Decentralized lending protocol Aave has gone live with its V4 infrastructure on Avalanche, marking the first time the upgraded platform has expanded beyond Ethereum and opening a path toward DeFi lending markets backed by tokenized real-world assets.
Hub and Spoke architecture arrives on Avalanche
The deployment brings Aave V4’s Hub and Spoke model to the Avalanche network. Under this design, specialized lending markets can set their own collateral rules and risk parameters while still drawing on pooled liquidity shared across the broader protocol. According to Aave, one of the earliest planned markets on Avalanche will allow users to borrow against tokenized assets directly.
The protocol’s statement indicated that future specialized markets on Avalanche could accommodate a wide range of tokenized instruments, including US Treasurys, money market funds, private credit, and corporate bonds, each governed by its own customized collateral and risk configuration. The architecture is designed to handle a broader collateral base than any previous version of Aave.

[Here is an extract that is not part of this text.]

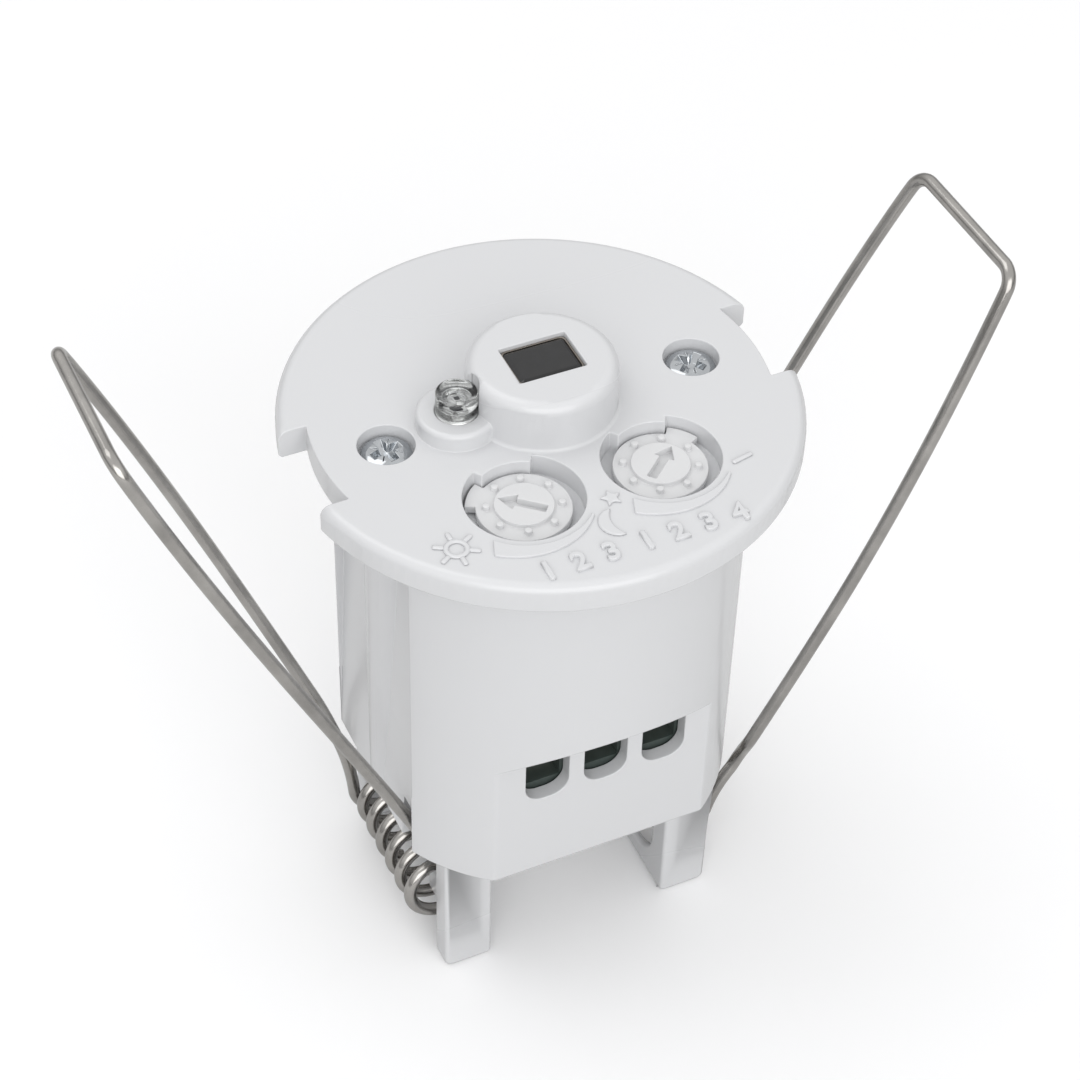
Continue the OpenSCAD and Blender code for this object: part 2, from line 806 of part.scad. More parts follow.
module board_header() {
    color([0.1, 0.1, 0.1])
    union() {
        for (z = [power_top, control_z - header_w]) translate([header_x, header_y, z])
            round_block(header_w, 5 * lead_pitch, header_w, 0.3);
        at_header_pins() translate([0, 0, power_z - 1])
            cylinder(r = pin_r, h = control_top - power_z + 2, $fn = 16);
    }
}

module controller_chip() {
    color([0.1, 0.1, 0.11])
    translate([0.067 * bore_r, 0.536 * bore_r, control_top]) {
        translate([0, 0, 0.15]) round_block(9.9, 3.9, 1.5, 0.2);
        for (k = [-3:3], s = [-1, 1]) translate([k * 1.27, s * 2.4, 0.3])
            cube([0.42, 1.4, 0.6], center = true);
    }
}

// Point of a coil at a winding angle, seen across the coil
function coil_point(w) =
    [coil_r * cos(outer_foot - w), coil_end * (2 * w / wind - 1), coil_r * sin(outer_foot - w)];

// Point of an arm, from 0 at the coil to 1 at the bail's end. The outer arm is drawn in
// above the coil and steps aside past the foot, and the inner arm starts straight.
function arm_point(side, f) = let (
    outer = side < 0,
    at = outer ? outer_foot : inner_foot,
    start = [coil_r * cos(at), side * coil_end, coil_r * sin(at)],
    tip = [bail_l * cos(tip_angle), side * bail_half - bail_set, bail_l * sin(tip_angle)],
    along = start + (tip - start) * f,
    g = max(0, (f - straight_part) / (1 - straight_part)),
    u = min(1, max(0, (f - joggle_from) / joggle_part)),
    sideways = outer ? ((tip[1] - start[1]) * f - 4 * outer_swell * f * (1 - f)) * u * u * (3 - 2 * u)
                     : (tip[1] - start[1]) * g + 6.75 * inner_swell * g * g * (1 - g),
    near = max(0, 1 - f / draw_part),
    draw = outer ? arm_draw * (1 - f) * (1 - near * near) : 0,
    out = side * 6.75 * bail_bow * f * f * (1 - f) - draw)
    [along[0] + out * cos(bail_lean), start[1] + sideways, along[2] - out * sin(bail_lean)];

// Corner of a bail, as an arc from the arm to the end bar
function bend(side) = let (
    tip = arm_point(side, 1),
    up = unit(tip - arm_point(side, 0.9)),
    across = [0, -side, 0])
    [for (i = [0:bend_steps]) let (a = 90 * i / bend_steps)
        tip - bend_r * (1 - sin(a)) * up + bend_r * (1 - cos(a)) * across];

function flip(list) = [for (i = [len(list) - 1:-1:0]) list[i]];

// Whole wire: half the coil, an arm, the end bar, the other arm and the rest of the coil
function spring_path() = let (
    half = wind / 2 - end_cut,
    steps = ceil(half / 360 * turn_steps),
    reach = 1 - 1.6 * bend_r / bail_l,
    front = [for (i = [steps:-1:0]) coil_point(half * i / steps)],
    back = [for (i = [0:steps]) coil_point(wind - half * (1 - i / steps))],
    up = [for (i = [1:arm_steps]) arm_point(-1, reach * pow(i / arm_steps, 1.3))],
    down = [for (i = [arm_steps:-1:1]) arm_point(1, reach * pow(i / arm_steps, 1.3))])
    concat(front, up, bend(-1), flip(bend(1)), down, flip(back));

// Tube of round section along a path, with its rings carried along without twist
module tube(path, r, sides) {
    last = len(path) - 1;
    dirs = [for (i = [0:last]) unit(path[min(i + 1, last)] - path[max(i - 1, 0)])];
    seed = cross(dirs[0], [0, 1, 0]);
    across = [for (i = 0, u = unit(seed); i <= last;
                   i = i + 1, u = i <= last ? unit(u - (u * dirs[i]) * dirs[i]) : u) u];
    rings = [for (i = [0:last], k = [0:sides - 1]) let (a = 360 * k / sides)
        path[i] + r * (cos(a) * across[i] + sin(a) * cross(dirs[i], across[i]))];
    walls = [for (i = [0:last - 1], k = [0:sides - 1]) let (n = (k + 1) % sides)
        [i * sides + k, (i + 1) * sides + k, (i + 1) * sides + n, i * sides + n]];
    polyhedron(rings, concat(walls, [[for (k = [0:sides - 1]) k],
        [for (k = [sides - 1:-1:0]) last * sides + k]]), convexity = 10);
}

module spring() {
    color([0.7, 0.69, 0.68])
    translate([coil_x, 0, coil_z]) tube(spring_path(), wire_r, wire_sides);
}

module right_spring() {
    spring();
}

// The left spring is the same piece turned half round
module left_spring() {
    rotate(180) spring();
}

faceplate();
housing();
pir_sensor();
filter_window();
sensor_spacer();
light_sensor();
lux_dial();
time_dial();
lux_potentiometer();
time_potentiometer();
face_screws();
control_board();
power_board();
terminal_block();
left_clamp();
middle_clamp();
right_clamp();
terminal_screws();
relay();
smoothing_capacitor();
dropper_capacitor();
varistor();
rectifier();
board_header();
controller_chip();
left_spring();
right_spring();
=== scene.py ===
"""Finish of a flush ceiling motion sensor on a pale studio floor.

Moulded shells with soft edges, raised marks, wire springs, screws, the sensor can with its dark filter,
and the clear light sensor.
"""

import json
import math

import bmesh
import bpy
from mathutils import Matrix, Vector
from mathutils.bvhtree import BVHTree
from mathutils.geometry import intersect_point_line

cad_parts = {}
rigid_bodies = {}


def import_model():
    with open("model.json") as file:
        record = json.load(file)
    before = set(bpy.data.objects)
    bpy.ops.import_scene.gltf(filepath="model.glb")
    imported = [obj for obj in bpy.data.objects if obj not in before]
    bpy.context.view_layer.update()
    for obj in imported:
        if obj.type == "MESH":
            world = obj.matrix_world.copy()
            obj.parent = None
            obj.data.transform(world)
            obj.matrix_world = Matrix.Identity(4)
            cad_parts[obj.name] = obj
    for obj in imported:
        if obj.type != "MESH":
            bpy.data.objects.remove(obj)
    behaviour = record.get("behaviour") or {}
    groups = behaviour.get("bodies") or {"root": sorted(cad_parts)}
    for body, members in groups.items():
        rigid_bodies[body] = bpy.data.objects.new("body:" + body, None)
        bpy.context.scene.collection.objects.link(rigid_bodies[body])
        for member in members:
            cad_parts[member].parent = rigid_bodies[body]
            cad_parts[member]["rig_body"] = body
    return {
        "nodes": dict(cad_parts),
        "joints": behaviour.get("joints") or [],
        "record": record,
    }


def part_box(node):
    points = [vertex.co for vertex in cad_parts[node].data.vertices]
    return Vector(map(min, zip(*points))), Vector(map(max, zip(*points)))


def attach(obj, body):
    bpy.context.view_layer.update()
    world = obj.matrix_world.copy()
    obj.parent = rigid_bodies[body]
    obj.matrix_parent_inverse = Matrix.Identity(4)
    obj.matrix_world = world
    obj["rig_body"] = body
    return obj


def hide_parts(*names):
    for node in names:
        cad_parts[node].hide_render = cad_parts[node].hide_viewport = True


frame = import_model()

bl_info = {
    "name": "Ceiling Motion Sensor Finish",
    "version": (1, 0, 0),
    "blender": (4, 5, 0),
    "location": "View3D > Sidebar > Motion Sensor",
    "description": "Builds the visible surfaces of a flush ceiling motion sensor",
    "category": "Object",
}

MM = 0.001
JOINTS = {joint["name"]: joint for joint in frame["joints"]}
PLATE_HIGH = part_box("faceplate")[1]
CAN_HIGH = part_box("pir_sensor")[1]
SCREWS_LOW, SCREWS_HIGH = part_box("face_screws")
GLASS_LOW, GLASS_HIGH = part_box("filter_window")
LAMP_LOW, LAMP_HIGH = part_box("light_sensor")
SPRING_PIVOT = Vector(JOINTS["right_spring_swing"]["pos_m"])
DIAL_PIVOT = Vector(JOINTS["lux_dial_turn"]["pos_m"])
BOSS_RISE = 6.35 * MM
PLATE_TOP = PLATE_HIGH.z - BOSS_RISE


# Sizes and colours

def length(name, text, value, low=0.0, high=0.2):
    """A setting in metres."""
    return bpy.props.FloatProperty(name=name, description=text, default=value, min=low, max=high,
                                   subtype="DISTANCE", unit="LENGTH", precision=5)


def angle(name, text, degrees):
    """A setting that is an angle, given in degrees and kept in radians."""
    return bpy.props.FloatProperty(name=name, description=text, default=math.radians(degrees),
                                   subtype="ANGLE", unit="ROTATION")


def colour(name, text, value):
    """A setting that is a colour, as linear red, green and blue."""
    return bpy.props.FloatVectorProperty(name=name, description=text, default=value, min=0.0, max=1.0,
                                         size=3, subtype="COLOR")


def share(name, text, value, high=1.0):
    """A setting without a unit, from nought up."""
    return bpy.props.FloatProperty(name=name, description=text, default=value, min=0.0, max=high,
                                   subtype="FACTOR")


class SensorShellSettings(bpy.types.PropertyGroup):
    """Moulded faceplate, housing and dials."""

    edge: length("Edge softness", "Width of the rounding on moulded edges", 0.16 * MM)
    foot_edge: length("Foot softness", "Width of the rounding on the feet", 0.55 * MM)
    lip: length("Lip softness", "Width of the rounding round the body's underside", 0.3 * MM)
    plastic: colour("Plastic", "Colour of the white moulded plastic", (0.66, 0.665, 0.678))
    dial: colour("Dial plastic", "Colour of the white dials", (0.68, 0.683, 0.69))
    gloss: share("Roughness", "Roughness of the moulded plastic", 0.26)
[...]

Those markets remain prospective. What has launched is the underlying infrastructure; Aave has not said when the tokenized-asset markets will go live, which issuers will supply the collateral, or what the initial risk parameters will be.

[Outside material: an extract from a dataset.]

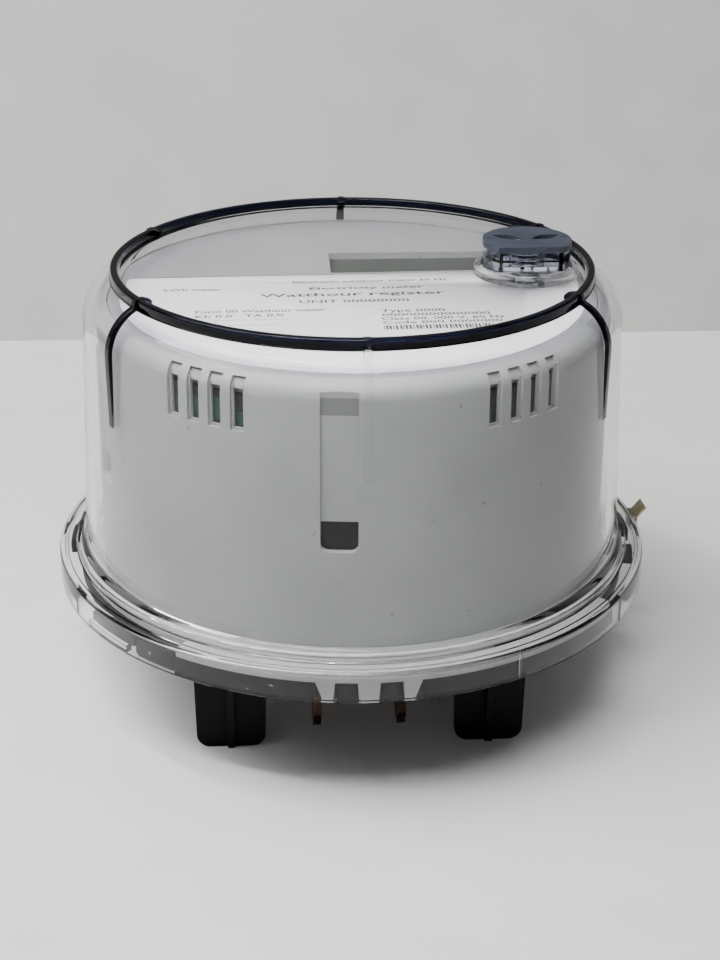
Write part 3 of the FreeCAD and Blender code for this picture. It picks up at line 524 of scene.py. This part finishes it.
def knob():
    """The cap with its slots and slits, the clear body in two rooms, and a dark liner under the cap."""
    cap = prism("reset_knob_cap", [flat_sided(knob_radius, knob_chord)], knob_low[2], knob_high[2])
    for side in (-1, 1):
        slot = prism("slot", [leaf(side)], knob_low[2] - 1 * MM, knob_high[2] + 1 * MM)
        boolean(cap, slot, "DIFFERENCE")
        middle = side * 10.8 * MM + knob_x
        slit = [(middle - 0.9 * MM, knob_y + 1.1 * MM), (middle + 0.9 * MM, knob_y + 1.1 * MM),
                (middle + 0.9 * MM, knob_y + 1.7 * MM), (middle - 0.9 * MM, knob_y + 1.7 * MM)]
        boolean(cap, prism("slit", [slit], knob_high[2] - 0.8 * MM, knob_high[2] + 1 * MM), "DIFFERENCE")
    smooth_again(cap)
    soften(cap, 0.2 * MM, angle=50)
    dress(cap, "knob", knob_blue, ["knob_cap"])
    inner_outline = flat_sided(knob_radius - 1.4 * MM, knob_chord - 1.4 * MM)
    outer_outline = flat_sided(knob_radius - 0.2 * MM, knob_chord - 0.2 * MM)
    middle = (body_low[2] + body_high[2]) / 2
    body = prism("reset_knob_body", [outer_outline], body_low[2], body_high[2])
    for low, high in ((body_low[2] - 1 * MM, middle - 0.3 * MM),
                      (middle + 0.3 * MM, body_high[2] + 1 * MM)):
        boolean(body, prism("room", [inner_outline], low, high), "DIFFERENCE")
    axis = (knob_x, knob_y)
    boolean(body, plug(axis, 5.9 * MM, body_low[2] - 1 * MM, body_high[2] + 1 * MM), "DIFFERENCE")
    smooth_again(body)
    dress(body, "knob", clear_knob, ["knob_body"])
    liner = prism("knob_liner", [flat_sided(knob_radius - 1.6 * MM, knob_chord - 1.6 * MM)],
                  knob_low[2] - 0.35 * MM, knob_low[2], 0.1 * MM)
    boolean(liner, plug(axis, 6.2 * MM, knob_low[2] - 1 * MM, knob_low[2] + 1 * MM), "DIFFERENCE")
    dress(liner, "knob", case_black)
    knob_trim()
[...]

Aave currently holds the top position among decentralized lending protocols by total value locked, with nearly $14 billion in assets spread across 23 blockchains, according to DeFiLlama data.
Tokenized assets move beyond issuance
The Avalanche launch arrives as financial institutions and blockchain firms accelerate efforts to put tokenized assets to work as collateral in both traditional and decentralized finance settings.

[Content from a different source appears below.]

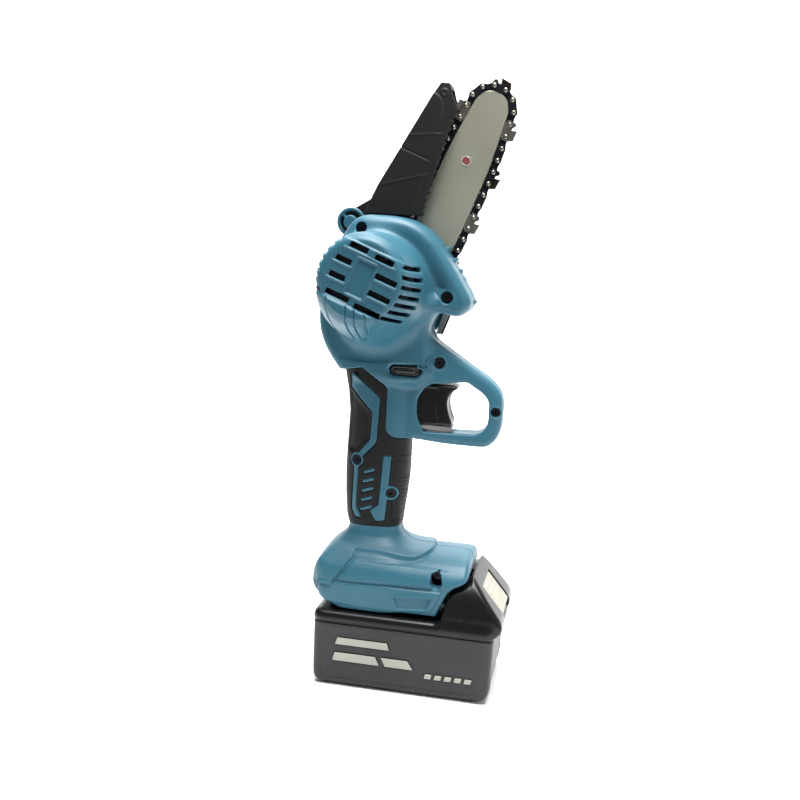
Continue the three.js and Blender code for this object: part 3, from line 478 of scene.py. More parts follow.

In February, Franklin Templeton partnered with Binance to let institutions use tokenized money market fund shares as off-exchange collateral while keeping underlying assets in regulated custody. The following month, Nasdaq announced plans to integrate its collateral management platform with Talos’s digital asset infrastructure, aiming to combine collateral management, risk monitoring, and trade surveillance in a single institutional platform.
Market infrastructure providers have followed. In May, DTCC said it would integrate Chainlink technology into its tokenized collateral platform to support near real-time movement, valuation, and settlement of tokenized collateral ahead of a planned fourth-quarter launch. On Wednesday, Grove announced a $500 million warehouse lending facility with Galaxy Digital to finance institutional crypto-backed loans using blockchain infrastructure.
RWA sector surges past $34 billion
Tokenized real-world assets have become one of the fastest-growing corners of the digital asset industry. Data from RWA.xyz shows more than $34 billion worth of real-world assets are now tokenized on public blockchains, up from roughly $12.8 billion a year ago.
Aave’s move positions it to capture lending activity as that tokenized asset base expands, giving protocols and institutions a decentralized venue to unlock liquidity from holdings that were previously illiquid or siloed within traditional finance.